Para Taís Seibt, professora de jornalismo da Unisinos, no Rio Grande do Sul, que fez sua tese de doutorado sobre checagem de fatos, uma verificação governamental pode ser bem-vinda, contanto seja baseada em fatos e deixe as suas fontes claras.

”O problema não é a iniciativa em si, mas como ela está sendo feita. Mas pode ser uma boa iniciativa, se apresentar métodos mais claros baseados em fatos e dados”, afirmou Seibt à LJR. “Precisamos de mais atores produzindo informações de qualidade, baseadas em fatos, e é possível usar esse formato do fact checking. Mas uma coisa básica é mostrar as fontes, e embasar as afirmações em evidências. Se isso não está sendo feito, torna-se mais um problema a ser combatido”.

Seibt observa que já houve várias outras iniciativas oficiais reivindicando para si o termo fact checking. Em 2018, durante o mandato de Michel Temer (MDB), o Ministério da Saúde lançou um site com a linguagem. No auge da pandemia de coronavírus, alguns governos estaduais do PT também empregaram a estratégia. Nas eleições do ano passado, vários candidatos tiveram sites do tipo, inclusive o próprio Lula — no caso, a página de verificação do atual presidente foi tirada do ar pela Justiça, por entender que se tratava de propaganda disfarçada.

Para Tardáguila, do ICJF, essa prática sempre foi errada, e “ganha outra escala” no momento em que passa a ser praticada diretamente pela Presidência da República.

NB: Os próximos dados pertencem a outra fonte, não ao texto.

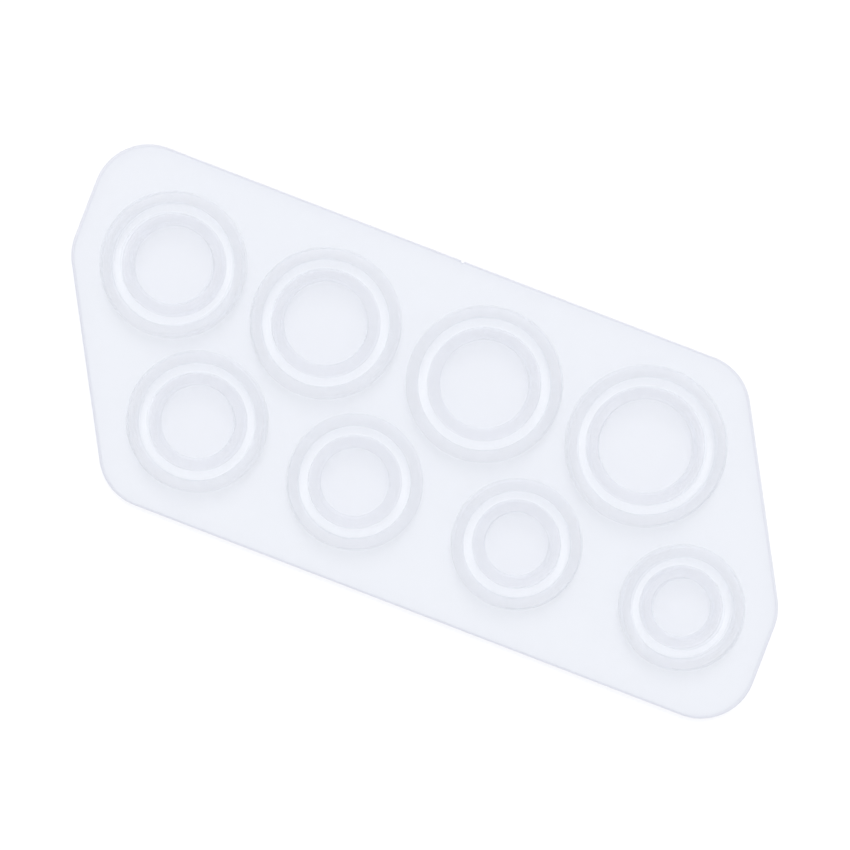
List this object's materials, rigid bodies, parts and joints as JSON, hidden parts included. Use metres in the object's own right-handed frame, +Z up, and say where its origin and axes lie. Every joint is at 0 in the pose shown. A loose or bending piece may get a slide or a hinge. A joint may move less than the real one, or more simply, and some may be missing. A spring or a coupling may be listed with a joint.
{
  "type": "ring casting mould",
  "caption": "Clear silicone mould for casting resin band rings: a flat sheet with clipped corners and rows of raised round cells, each an open ring-shaped channel in graded sizes.",
  "frame": {"origin": "middle of the sheet's flat underside", "axes": "+X along the sheet's length, +Y across it towards the row of larger rings, +Z up, out of the open channels"},
  "size_m": [0.156, 0.068, 0.006],
  "materials": {
    "clear_silicone": "translucent, smooth satin"
  },
  "bodies": {
    "root": {"base_sheet": "clear_silicone", "cavity_floor_1": "clear_silicone", "inner_wall_1": "clear_silicone", "outer_wall_1": "clear_silicone", "cavity_floor_2": "clear_silicone", "inner_wall_2": "clear_silicone", "outer_wall_2": "clear_silicone", "cavity_floor_3": "clear_silicone", "inner_wall_3": "clear_silicone", "outer_wall_3": "clear_silicone", "cavity_floor_4": "clear_silicone", "inner_wall_4": "clear_silicone", "outer_wall_4": "clear_silicone", "cavity_floor_5": "clear_silicone", "inner_wall_5": "clear_silicone", "outer_wall_5": "clear_silicone", "cavity_floor_6": "clear_silicone", "inner_wall_6": "clear_silicone", "outer_wall_6": "clear_silicone", "cavity_floor_7": "clear_silicone", "inner_wall_7": "clear_silicone", "outer_wall_7": "clear_silicone", "cavity_floor_8": "clear_silicone", "inner_wall_8": "clear_silicone", "outer_wall_8": "clear_silicone"}
  },
  "joints": []
}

Ela afirma também que o esforço é provavelmente inútil. 

“Como repórter, e por toda a minha vida fui repórter, sempre que recebi uma posição oficial, tive certeza de que aquela posição era mentira. A sociedade tem a mesma posição em relação a desmentidos do governo”, afirmou. “É muito dinheiro e muito esforço centrados em uma ação cujo retorno com certeza será baixíssimo. A pessoa que acredita em absurdos não vai deixar de acreditar porque o governo desdisse”.

Além da polêmica sobre as diferenças entre jornalismo e propaganda, o caso revela também a dificuldade do governo brasileiro, que assumiu em janeiro, para combater a desinformação. Integrantes da Secom relatam haver uma busca urgente por medidas que deixem claro que o governo quer combater as chamadas notícias falsas e a desinformação. Essa pressa enfrenta um problema complexo, para o qual existem poucos precedentes.

“Se a gente soubesse como combater desinformação de maneira eficiente, não estaríamos enfrentando todos os problemas que atualmente enfrentamos”, afirmou Tai Nalon, da Aos Fatos. “Entendo que haja pressa em combater a desinformação, sobretudo aquela que vem junto com o extremismo e a paranoia. Mas com certeza o governo tem estratégias muito mais eficientes para fazer isso, justamente porque tem dados, dinheiro e influência. Ele é capaz de fazer campanhas mais estruturadas e planejadas. Me parece complicado usar uma roupagem jornalística para esclarecimentos oficiais”.